In fact, this Trinity highway business is the most powerful example I can offer you to illustrate what the Dallas City Council really is--a puppet show. That's why you and I do not get our lake, and the Stemmons corridor people and the freight haulers do get their road. They pull the puppets' strings. We do not.

I had a conversation about all this recently with Mayor Laura Miller and Mary Suhm, the chief assistant city manager. I asked them why we had to put off building the downtown lake as it was promised in the 1998 bond campaign and why we couldn't put off the highway instead. I asked why City Hall couldn't say, "We have to put the road off. There's not that much demand for it, and we're going to put all our eggs in that lake basket."
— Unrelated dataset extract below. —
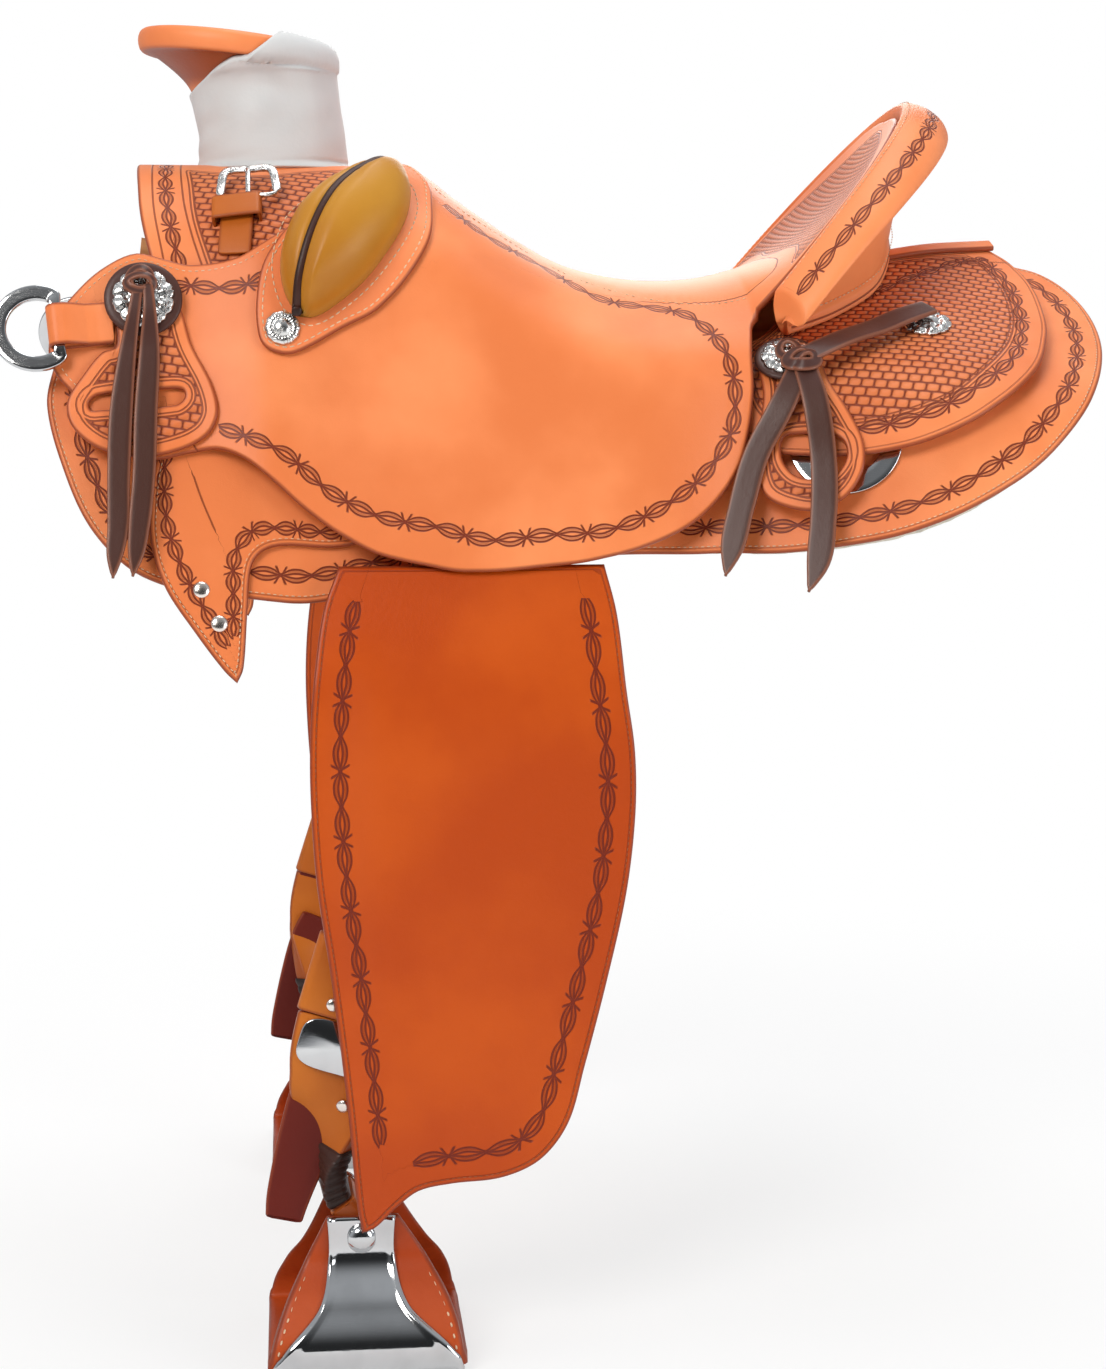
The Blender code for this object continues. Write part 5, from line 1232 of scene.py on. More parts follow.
class SADDLE_OT_rear_jockeys(bpy.types.Operator):
    """Makes the rear jockeys, their basket field and the strip along the ridge"""
    bl_idname = "saddle.rear_jockeys"
    bl_label = "Rear jockeys"

    def execute(self, context):
        border = between(border_inside(JOCKEY_POINTS, 17.0), 150, 322)
        border = border[(border[:, 1] > 100) | (border[:, 0] > 290)]
        field = closed_line([(212, 36), (240, 30), (284, 27), (300, 27), (309, 40), (315, 70),
                             (314, 105), (306, 140), (289, 173), (258, 203), (236, 211),
                             (200, 211), (165, 203), (134, 188), (124, 170), (124, 142),
                             (142, 120), (168, 84), (196, 50)])
        made = panel(back, two_sides(JOCKEY_POINTS, JOCKEY_KEYS, 3.5), REAR_JOCKEY_AT,
                     REAR_JOCKEY_TOP, "basket", 40, borders=[border], field=[field],
                     lines=[inset(field, 3.2)])
        pair(made, "rear_jockey_leather", "rear_jockey")
        edge = open_line([(224, 23), (250, 21), (285, 16), (321, 12)])
        middle, normal = run(back, edge, REAR_JOCKEY_TOP + 2.0)
        made = sweep(middle, np.cross(normal, open_way(middle)), normal, 6.0, 1.9, "plain")
        pair(made, "ridge_strip")
        return {"FINISHED"}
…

The mayor said quietly, "We're not going to do that. We need a road."

Later in the same conversation, I said, "Whenever I ask anybody how come the road cannot be put off, the answer is always, 'That's not going to happen.' But I don't get why. It's not like the Texas Department of Transportation is begging for this. It's not like the North Texas Tollway Authority is begging for it, or they'd put more money in it."

Mary Suhm said: "But we have to have a reliever route, Jim. What do you want to do? Do you want the air completely polluted and traffic at a dead stop in downtown Dallas?"

But this is not a reliever route. It's not a congestion buster. There are standards for those. This road doesn't meet those standards. You're not a giraffe. I'm not a llama. You can't call it by a name just to get your way. Reality is what it is.

I'll tell you what this road is: It's a straight-up scam. That's what all that slippery talk means.

That's why the council members herk and jerk and scuffle about when you try to pin them down on it. It's why two weeks from now they will lift their wooden hands to vote for it. They're puppets. And you and I ain't the puppeteers.